Rose: Lonely pastors and the rest of us, too

At the risk of flattering the boss, I thought that Doug Hensley's column of May 1 was rich with opportunities for insight and reflection. There could be a dozen columns in further examining the issues raised but I will focus on just one. That is the Barna survey showing almost half of pastors are considering quitting the ministry. Nearly half of that group cites loneliness and isolation as part of the problem. These feelings are not limited to those considering other work. Almost a fifth of pastors committed to remaining also report feeling lonely and isolated.

Rose
Rose

This finding seems to make no sense. The core of social inclusiveness is knowing that others depend on you. There are few positions where that is as true as in the ministry.

The bonding of minister to congregation matches a service provider to a self-selected client base. At least in theory, people join a church because they hold a common set of values and beliefs with the denomination and each other. When friction emerges over practical issues like resource allocation, this mutual bond should be the touchstone that all parties can use to start to sort things out.

Burnout is still very real in both the ministry and all the other helping professions. Some grounding in traditional Eastern psychology, as well as modern Western social psychology, sheds light on why this is true.

Buddhism looks at each human being as a collection of potentials. The recently passed Vietnamese Zen master Thich Nhat Hanh used to like to talk about the mind/body as a seedbed. Each of us carries seeds in our psyche and physical body that come from  genetics and our life experiences.  Assuming only the normal amount of damage from the world’s rough edges, we carry seeds of love, compassion, generosity, sympathy, and friendship. Other seeds are genetic baggage from thousands of generations of living in a difficult and dangerous world, compounded with our own experience of being physically or psychologically wounded. These are the seeds of suspicion, anger, greed, selfishness, and despair.

Fortunately, not all seeds sprout. The purpose of spiritual practice is to develop a sufficient level of mindfulness so that we can recognize the seeds in ourselves and others. Then we can work on watering only those seeds that lead to happiness. We can never extract the seeds that have the potential to lead to unskillful behavior and suffering, but we can minimize their growth.

Western psychology recognizes that seeds don’t function in isolation from each other. They work in groups and these groups can solidify into habitual patterns of behavior that almost seem to create  separate people within ourselves. As the seed of compassion grows into a flourishing plant, it can fertilize the seed of friendship. If the seeds of despair and greed are watered into an active state, they can grow and fertilize the seed of anger.

The growth from a group of related seeds forms a fairly durable corner of our psychological garden, or personality.
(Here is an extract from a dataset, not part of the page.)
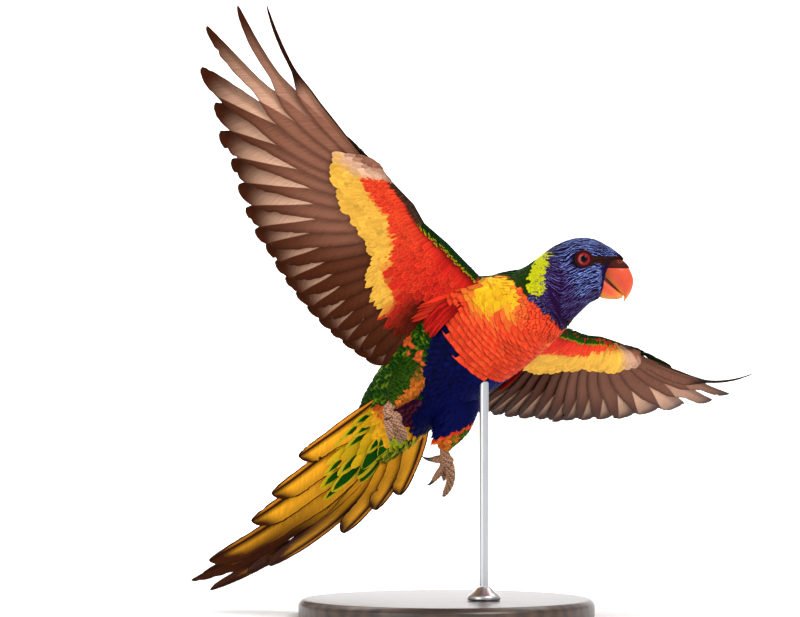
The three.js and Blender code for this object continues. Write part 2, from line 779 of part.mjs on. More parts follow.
// Stand, in the world's frame
function standBase() {
  const [r, h, c] = [BASE_RADIUS, BASE_THICKNESS, BASE_CHAMFER];
  const profile = [
    [0, 0],
    [r, 0],
    [r, h - c],
    [r - c, h],
    [0, h],
  ].map(([x, y]) => new THREE.Vector2(x, y));
  return solidOf(new THREE.LatheGeometry(profile, 48).rotateX(Math.PI / 2));
}

const collarFoot = BASE_THICKNESS + GAP;
const rodFoot = collarFoot + COLLAR_HEIGHT + GAP;

function standCollar() {
  const [r, h] = [COLLAR_RADIUS, COLLAR_HEIGHT];
  const profile = [
    [0, 0],
    [r, 0],
    [r, h * 0.3],
    [r * 0.55, h * 0.75],
    [ROD_RADIUS + 0.8, h],
    [0, h],
  ].map(([x, y]) => new THREE.Vector2(x, y));
  const place = new THREE.Matrix4().makeTranslation(ROD_AT[0], ROD_AT[1], collarFoot);
  return solidOf(new THREE.LatheGeometry(profile, 24).rotateX(Math.PI / 2), place);
}

function standRod() {
  const length = TORSO_AT[2] - rodFoot;
  const place = new THREE.Matrix4().makeTranslation(ROD_AT[0], ROD_AT[1], rodFoot + length / 2);
  const rod = solidOf(new THREE.CylinderGeometry(ROD_RADIUS, ROD_RADIUS, length, 20).rotateX(Math.PI / 2), place);
  return rod.subtract(wholeTrunk.transform(BIRD_TO_WORLD.toArray()).translate([0, 0, -GAP]));
}

const bird = new THREE.Group();
bird.name = "bird";
bird.position.set(...TORSO_AT);
bird.quaternion.copy(BIRD_TURN);
bird.add(
  meshOf("torso", torso(), materials.breastFeathers),
  meshOf("neck", neck(), materials.neckFeathers),
  meshOf("head", head(), materials.headFeathers),
  meshOf("cere", cere(), materials.cere),
  meshOf("bill_upper", hookedBill(), materials.bill),
  meshOf("bill_lower", lowerBill(), materials.bill),
  meshOf("eye_right", eye(1), materials.eye),
  meshOf("eye_left", eye(-1), materials.eye),
  meshOf("tail", tail(), materials.tailFeathers),
);
for (const [side, pose] of Object.entries(WING_POSES)) {
  bird.add(meshOf(`wing_${side}`, wing(pose), materials.wingFeathers));
  bird.add(meshOf(`thigh_${side}`, thigh(side).subtract(clearTrunk), materials.thighFeathers));
  bird.add(meshOf(`foot_${side}`, foot(side), materials.foot));
  LEGS[side].toes.forEach((toe, i) => bird.add(meshOf(`claw_${side}_${i + 1}`, claw(toe), materials.claw)));
}

const stand = new THREE.Group();
stand.name = "stand";
stand.add(
  meshOf("stand_base", standBase(), materials.wood),
  meshOf("stand_collar", standCollar(), materials.steel),
  meshOf("stand_rod", standRod(), materials.steel),
);

const lorikeet = new THREE.Group();
lorikeet.name = "rainbow_lorikeet";
lorikeet.add(bird, stand);

export default lorikeet;
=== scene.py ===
"""A rainbow lorikeet in banking flight on a display stand: skin, feathers, bill, eyes, feet and stand.

The bird is worked out in millimetres in its own frame, x to its right, y forward and z towards its
back, and is turned into its flight pose and into metres as each mesh is made.
"""

from types import SimpleNamespace

import bpy
import numpy as np
from bpy.props import FloatProperty, FloatVectorProperty, IntProperty, PointerProperty
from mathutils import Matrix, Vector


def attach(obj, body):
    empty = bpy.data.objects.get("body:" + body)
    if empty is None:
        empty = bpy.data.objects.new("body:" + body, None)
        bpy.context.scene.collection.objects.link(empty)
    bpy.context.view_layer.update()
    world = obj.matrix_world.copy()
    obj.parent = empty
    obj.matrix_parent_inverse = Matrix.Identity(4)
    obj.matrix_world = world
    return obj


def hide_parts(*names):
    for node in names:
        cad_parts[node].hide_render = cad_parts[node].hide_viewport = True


bl_info = {
    "name": "Rainbow Lorikeet",
    "version": (1, 0, 0),
    "blender": (4, 5, 0),
    "location": "View3D > Sidebar > Lorikeet",
    "description": "Builds the skin, feathers, bill, eyes, feet and stand of a lorikeet in flight",
    "category": "Object",
}

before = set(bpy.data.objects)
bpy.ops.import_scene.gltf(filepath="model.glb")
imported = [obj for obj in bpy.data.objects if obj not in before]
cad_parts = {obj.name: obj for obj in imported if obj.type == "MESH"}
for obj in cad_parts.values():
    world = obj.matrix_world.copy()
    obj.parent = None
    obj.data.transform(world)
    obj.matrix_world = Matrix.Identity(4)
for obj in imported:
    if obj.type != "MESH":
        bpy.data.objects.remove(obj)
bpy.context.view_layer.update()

# Pose of the body and place of the head, as in the part
HEADING, CLIMB, BANK = -28.3, 36.4, 43
TORSO_AT = np.array([10.0, 0, 147])
HEAD_AT = np.array([-8.7, 73.6, 2.6])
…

Western humanistic psychology calls such corners “subpersonalities”. To grasp the idea, think of your personal psychology not as a single entity but as a family of entities constantly interacting with each other through a never-ending process of forming and breaking alliances. Your Fearful Self might team up with your Lazy Self to override your Compassionate Self, so that you never make that charitable commitment you were thinking about. Later, your Compassionate Self and your Generous Self might win the battle against your Suspicious Self. Then you send that nice check to the Ukrainian humanitarian relief organization even though you must admit you are not one hundred percent certain of their legitimacy.

The constant interplay of subpersonalities is not stilled by God’s grace on the day one is ordained as a pastor or hired as a teacher. One’s Leader and Shepherd subpersonalities might be totally immersed in  serving the pastoral community. At the same moment, other subpersonalities might be pushed into the shadows or even consciously suppressed as being unhelpful or inappropriate to one holding the roles of pastor or teacher. Like members of a family that don’t quite fit, these subpersonalities can then generate a profound sense of loneliness, isolation, and, potentially, harmful behavior.

Nothing “fixes” this problem.  It comes with the territory in the helping professions. But this normal lack of integration among the pieces of one’s identity can be deeply, if incompletely, healed by spiritual practices such as mindfulness meditation, which is exactly what such practices are designed to do.

The price of climbing any mountain is being forced to see the other mountains in the distance that may be beyond climbing or are still to be climbed. I have certainly had moments when I have questioned whether I was the right guy for the job---not just as a meditation teacher, but as a university professor, a husband, a son, a brother, a friend, and the list goes on.

In my more lucid moments, I see this as a good thing. Without acknowledging the potential power of our own destructive subpersonalities, where would we find the compassion to engage in peace work with the destructive aspects of the personalities of others? Progress and effectiveness begin when we realize that every healer is wounded and every vessel of goodness has one or more cracks in it. These are the places where the Light shines through.

Dr. Richard Rose is the program director for instructional design and technology at West Texas A&M University. The comments here represent his own opinions and not those of WTAMU.